> Set exercise: Write out all the data again, exactly as it stands.

> Data:
• • •

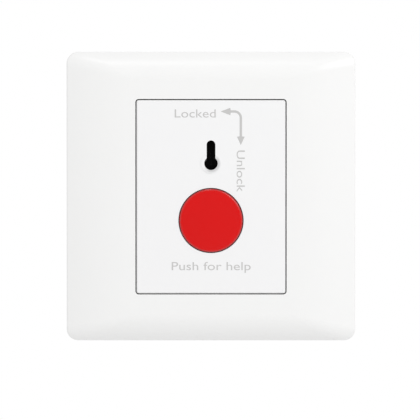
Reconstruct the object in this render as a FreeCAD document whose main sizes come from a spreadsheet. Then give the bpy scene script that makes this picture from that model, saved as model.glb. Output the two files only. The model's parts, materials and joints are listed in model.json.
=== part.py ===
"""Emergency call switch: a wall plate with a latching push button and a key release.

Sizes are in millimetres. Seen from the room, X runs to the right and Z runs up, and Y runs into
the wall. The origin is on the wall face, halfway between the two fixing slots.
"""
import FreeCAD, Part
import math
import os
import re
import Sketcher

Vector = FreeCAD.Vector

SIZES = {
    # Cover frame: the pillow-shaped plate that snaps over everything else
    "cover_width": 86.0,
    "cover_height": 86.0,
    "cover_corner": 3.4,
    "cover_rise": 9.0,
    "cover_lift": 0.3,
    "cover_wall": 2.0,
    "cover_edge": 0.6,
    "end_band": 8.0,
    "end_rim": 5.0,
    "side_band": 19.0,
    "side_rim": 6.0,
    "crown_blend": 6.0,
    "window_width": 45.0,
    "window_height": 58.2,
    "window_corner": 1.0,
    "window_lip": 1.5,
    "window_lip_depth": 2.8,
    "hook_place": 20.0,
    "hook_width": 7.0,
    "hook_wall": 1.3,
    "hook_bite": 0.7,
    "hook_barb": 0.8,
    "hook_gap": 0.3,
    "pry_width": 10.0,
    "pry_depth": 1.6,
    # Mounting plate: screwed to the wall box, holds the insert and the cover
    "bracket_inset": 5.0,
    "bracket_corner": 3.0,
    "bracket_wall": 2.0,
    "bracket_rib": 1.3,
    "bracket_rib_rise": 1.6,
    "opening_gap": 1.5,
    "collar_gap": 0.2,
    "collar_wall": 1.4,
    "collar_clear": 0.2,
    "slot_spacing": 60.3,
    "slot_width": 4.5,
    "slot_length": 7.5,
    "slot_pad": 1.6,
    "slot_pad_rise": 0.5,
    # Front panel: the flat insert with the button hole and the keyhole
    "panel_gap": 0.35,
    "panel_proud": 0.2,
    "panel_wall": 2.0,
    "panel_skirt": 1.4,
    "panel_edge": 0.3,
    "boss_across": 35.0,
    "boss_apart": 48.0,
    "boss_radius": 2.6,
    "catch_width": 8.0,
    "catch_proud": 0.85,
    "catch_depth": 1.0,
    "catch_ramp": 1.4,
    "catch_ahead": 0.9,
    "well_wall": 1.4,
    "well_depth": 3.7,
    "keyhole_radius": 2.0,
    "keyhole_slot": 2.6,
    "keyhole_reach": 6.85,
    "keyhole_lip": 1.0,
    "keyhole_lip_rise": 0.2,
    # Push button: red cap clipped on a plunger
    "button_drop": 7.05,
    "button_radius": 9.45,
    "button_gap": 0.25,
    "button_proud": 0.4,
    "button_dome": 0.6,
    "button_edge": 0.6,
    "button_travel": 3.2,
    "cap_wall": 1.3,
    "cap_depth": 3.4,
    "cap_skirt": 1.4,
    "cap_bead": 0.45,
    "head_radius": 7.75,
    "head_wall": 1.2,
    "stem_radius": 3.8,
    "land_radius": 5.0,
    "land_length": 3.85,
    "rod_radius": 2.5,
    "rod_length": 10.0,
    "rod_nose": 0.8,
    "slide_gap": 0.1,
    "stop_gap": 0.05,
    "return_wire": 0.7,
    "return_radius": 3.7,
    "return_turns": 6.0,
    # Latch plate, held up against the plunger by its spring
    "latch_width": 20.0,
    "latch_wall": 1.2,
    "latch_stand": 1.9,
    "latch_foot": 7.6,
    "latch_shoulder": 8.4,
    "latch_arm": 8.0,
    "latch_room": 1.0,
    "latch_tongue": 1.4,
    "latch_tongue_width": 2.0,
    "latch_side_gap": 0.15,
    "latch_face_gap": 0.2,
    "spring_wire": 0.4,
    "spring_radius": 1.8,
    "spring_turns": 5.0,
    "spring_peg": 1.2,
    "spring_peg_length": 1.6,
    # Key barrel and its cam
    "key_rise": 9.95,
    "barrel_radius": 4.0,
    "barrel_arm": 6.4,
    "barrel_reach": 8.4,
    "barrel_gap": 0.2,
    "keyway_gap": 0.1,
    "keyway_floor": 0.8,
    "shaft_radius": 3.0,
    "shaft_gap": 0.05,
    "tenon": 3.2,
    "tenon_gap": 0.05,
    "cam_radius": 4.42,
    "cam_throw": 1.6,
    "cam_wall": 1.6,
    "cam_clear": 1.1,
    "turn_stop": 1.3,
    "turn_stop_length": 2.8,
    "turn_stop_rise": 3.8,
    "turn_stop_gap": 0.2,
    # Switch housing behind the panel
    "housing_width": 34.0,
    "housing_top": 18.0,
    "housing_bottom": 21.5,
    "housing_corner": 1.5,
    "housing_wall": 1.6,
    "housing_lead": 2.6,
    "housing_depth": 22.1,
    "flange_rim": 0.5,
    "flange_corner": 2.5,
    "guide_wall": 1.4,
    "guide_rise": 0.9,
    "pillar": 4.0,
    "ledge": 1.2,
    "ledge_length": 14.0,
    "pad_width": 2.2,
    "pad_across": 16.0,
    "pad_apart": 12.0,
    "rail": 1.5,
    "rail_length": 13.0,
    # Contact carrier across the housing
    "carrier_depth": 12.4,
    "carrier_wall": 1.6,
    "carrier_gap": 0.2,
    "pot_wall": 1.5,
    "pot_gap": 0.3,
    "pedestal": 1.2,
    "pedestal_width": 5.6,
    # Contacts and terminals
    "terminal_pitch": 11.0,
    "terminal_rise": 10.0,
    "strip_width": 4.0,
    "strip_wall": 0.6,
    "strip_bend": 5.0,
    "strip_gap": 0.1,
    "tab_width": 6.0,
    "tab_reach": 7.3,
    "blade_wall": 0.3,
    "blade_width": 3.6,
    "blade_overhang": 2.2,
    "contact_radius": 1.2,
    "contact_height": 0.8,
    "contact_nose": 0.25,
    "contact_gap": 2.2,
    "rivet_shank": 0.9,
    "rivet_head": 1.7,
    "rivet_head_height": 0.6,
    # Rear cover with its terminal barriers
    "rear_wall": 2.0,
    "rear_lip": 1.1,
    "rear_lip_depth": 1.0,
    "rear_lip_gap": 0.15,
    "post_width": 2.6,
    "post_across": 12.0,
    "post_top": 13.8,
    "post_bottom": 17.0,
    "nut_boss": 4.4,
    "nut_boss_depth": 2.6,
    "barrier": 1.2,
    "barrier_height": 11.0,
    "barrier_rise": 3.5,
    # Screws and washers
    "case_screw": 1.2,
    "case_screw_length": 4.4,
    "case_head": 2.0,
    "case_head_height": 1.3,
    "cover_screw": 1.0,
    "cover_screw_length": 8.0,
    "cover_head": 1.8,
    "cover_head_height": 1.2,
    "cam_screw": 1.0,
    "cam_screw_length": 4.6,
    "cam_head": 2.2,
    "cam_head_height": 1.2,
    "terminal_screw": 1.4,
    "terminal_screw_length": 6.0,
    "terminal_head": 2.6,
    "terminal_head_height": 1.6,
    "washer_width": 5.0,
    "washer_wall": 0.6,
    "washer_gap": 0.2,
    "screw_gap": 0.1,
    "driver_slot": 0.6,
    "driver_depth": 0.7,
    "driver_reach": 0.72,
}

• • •

> Solution to the exercise:
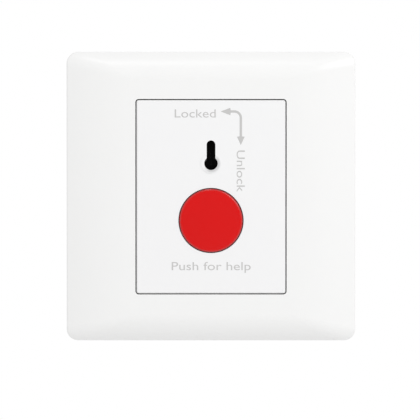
Reconstruct the object in this render as a FreeCAD document whose main sizes come from a spreadsheet. Then give the bpy scene script that makes this picture from that model, saved as model.glb. Output the two files only. The model's parts, materials and joints are listed in model.json.
=== part.py ===
"""Emergency call switch: a wall plate with a latching push button and a key release.

Sizes are in millimetres. Seen from the room, X runs to the right and Z runs up, and Y runs into
the wall. The origin is on the wall face, halfway between the two fixing slots.
"""
import FreeCAD, Part
import math
import os
import re
import Sketcher

Vector = FreeCAD.Vector

SIZES = {
    # Cover frame: the pillow-shaped plate that snaps over everything else
    "cover_width": 86.0,
    "cover_height": 86.0,
    "cover_corner": 3.4,
    "cover_rise": 9.0,
    "cover_lift": 0.3,
    "cover_wall": 2.0,
    "cover_edge": 0.6,
    "end_band": 8.0,
    "end_rim": 5.0,
    "side_band": 19.0,
    "side_rim": 6.0,
    "crown_blend": 6.0,
    "window_width": 45.0,
    "window_height": 58.2,
    "window_corner": 1.0,
    "window_lip": 1.5,
    "window_lip_depth": 2.8,
    "hook_place": 20.0,
    "hook_width": 7.0,
    "hook_wall": 1.3,
    "hook_bite": 0.7,
    "hook_barb": 0.8,
    "hook_gap": 0.3,
    "pry_width": 10.0,
    "pry_depth": 1.6,
    # Mounting plate: screwed to the wall box, holds the insert and the cover
    "bracket_inset": 5.0,
    "bracket_corner": 3.0,
    "bracket_wall": 2.0,
    "bracket_rib": 1.3,
    "bracket_rib_rise": 1.6,
    "opening_gap": 1.5,
    "collar_gap": 0.2,
    "collar_wall": 1.4,
    "collar_clear": 0.2,
    "slot_spacing": 60.3,
    "slot_width": 4.5,
    "slot_length": 7.5,
    "slot_pad": 1.6,
    "slot_pad_rise": 0.5,
    # Front panel: the flat insert with the button hole and the keyhole
    "panel_gap": 0.35,
    "panel_proud": 0.2,
    "panel_wall": 2.0,
    "panel_skirt": 1.4,
    "panel_edge": 0.3,
    "boss_across": 35.0,
    "boss_apart": 48.0,
    "boss_radius": 2.6,
    "catch_width": 8.0,
    "catch_proud": 0.85,
    "catch_depth": 1.0,
    "catch_ramp": 1.4,
    "catch_ahead": 0.9,
    "well_wall": 1.4,
    "well_depth": 3.7,
    "keyhole_radius": 2.0,
    "keyhole_slot": 2.6,
    "keyhole_reach": 6.85,
    "keyhole_lip": 1.0,
    "keyhole_lip_rise": 0.2,
    # Push button: red cap clipped on a plunger
    "button_drop": 7.05,
    "button_radius": 9.45,
    "button_gap": 0.25,
    "button_proud": 0.4,
    "button_dome": 0.6,
    "button_edge": 0.6,
    "button_travel": 3.2,
    "cap_wall": 1.3,
    "cap_depth": 3.4,
    "cap_skirt": 1.4,
    "cap_bead": 0.45,
    "head_radius": 7.75,
    "head_wall": 1.2,
    "stem_radius": 3.8,
    "land_radius": 5.0,
    "land_length": 3.85,
    "rod_radius": 2.5,
    "rod_length": 10.0,
    "rod_nose": 0.8,
    "slide_gap": 0.1,
    "stop_gap": 0.05,
    "return_wire": 0.7,
    "return_radius": 3.7,
    "return_turns": 6.0,
    # Latch plate, held up against the plunger by its spring
    "latch_width": 20.0,
    "latch_wall": 1.2,
    "latch_stand": 1.9,
    "latch_foot": 7.6,
    "latch_shoulder": 8.4,
    "latch_arm": 8.0,
    "latch_room": 1.0,
    "latch_tongue": 1.4,
    "latch_tongue_width": 2.0,
    "latch_side_gap": 0.15,
    "latch_face_gap": 0.2,
    "spring_wire": 0.4,
    "spring_radius": 1.8,
    "spring_turns": 5.0,
    "spring_peg": 1.2,
    "spring_peg_length": 1.6,
    # Key barrel and its cam
    "key_rise": 9.95,
    "barrel_radius": 4.0,
    "barrel_arm": 6.4,
    "barrel_reach": 8.4,
    "barrel_gap": 0.2,
    "keyway_gap": 0.1,
    "keyway_floor": 0.8,
    "shaft_radius": 3.0,
    "shaft_gap": 0.05,
    "tenon": 3.2,
    "tenon_gap": 0.05,
    "cam_radius": 4.42,
    "cam_throw": 1.6,
    "cam_wall": 1.6,
    "cam_clear": 1.1,
    "turn_stop": 1.3,
    "turn_stop_length": 2.8,
    "turn_stop_rise": 3.8,
    "turn_stop_gap": 0.2,
    # Switch housing behind the panel
    "housing_width": 34.0,
    "housing_top": 18.0,
    "housing_bottom": 21.5,
    "housing_corner": 1.5,
    "housing_wall": 1.6,
    "housing_lead": 2.6,
    "housing_depth": 22.1,
    "flange_rim": 0.5,
    "flange_corner": 2.5,
    "guide_wall": 1.4,
    "guide_rise": 0.9,
    "pillar": 4.0,
    "ledge": 1.2,
    "ledge_length": 14.0,
    "pad_width": 2.2,
    "pad_across": 16.0,
    "pad_apart": 12.0,
    "rail": 1.5,
    "rail_length": 13.0,
    # Contact carrier across the housing
    "carrier_depth": 12.4,
    "carrier_wall": 1.6,
    "carrier_gap": 0.2,
    "pot_wall": 1.5,
    "pot_gap": 0.3,
    "pedestal": 1.2,
    "pedestal_width": 5.6,
    # Contacts and terminals
    "terminal_pitch": 11.0,
    "terminal_rise": 10.0,
    "strip_width": 4.0,
    "strip_wall": 0.6,
    "strip_bend": 5.0,
    "strip_gap": 0.1,
    "tab_width": 6.0,
    "tab_reach": 7.3,
    "blade_wall": 0.3,
    "blade_width": 3.6,
    "blade_overhang": 2.2,
    "contact_radius": 1.2,
    "contact_height": 0.8,
    "contact_nose": 0.25,
    "contact_gap": 2.2,
    "rivet_shank": 0.9,
    "rivet_head": 1.7,
    "rivet_head_height": 0.6,
    # Rear cover with its terminal barriers
    "rear_wall": 2.0,
    "rear_lip": 1.1,
    "rear_lip_depth": 1.0,
    "rear_lip_gap": 0.15,
    "post_width": 2.6,
    "post_across": 12.0,
    "post_top": 13.8,
    "post_bottom": 17.0,
    "nut_boss": 4.4,
    "nut_boss_depth": 2.6,
    "barrier": 1.2,
    "barrier_height": 11.0,
    "barrier_rise": 3.5,
    # Screws and washers
    "case_screw": 1.2,
    "case_screw_length": 4.4,
    "case_head": 2.0,
    "case_head_height": 1.3,
    "cover_screw": 1.0,
    "cover_screw_length": 8.0,
    "cover_head": 1.8,
    "cover_head_height": 1.2,
    "cam_screw": 1.0,
    "cam_screw_length": 4.6,
    "cam_head": 2.2,
    "cam_head_height": 1.2,
    "terminal_screw": 1.4,
    "terminal_screw_length": 6.0,
    "terminal_head": 2.6,
    "terminal_head_height": 1.6,
    "washer_width": 5.0,
    "washer_wall": 0.6,
    "washer_gap": 0.2,
    "screw_gap": 0.1,
    "driver_slot": 0.6,
    "driver_depth": 0.7,
    "driver_reach": 0.72,
}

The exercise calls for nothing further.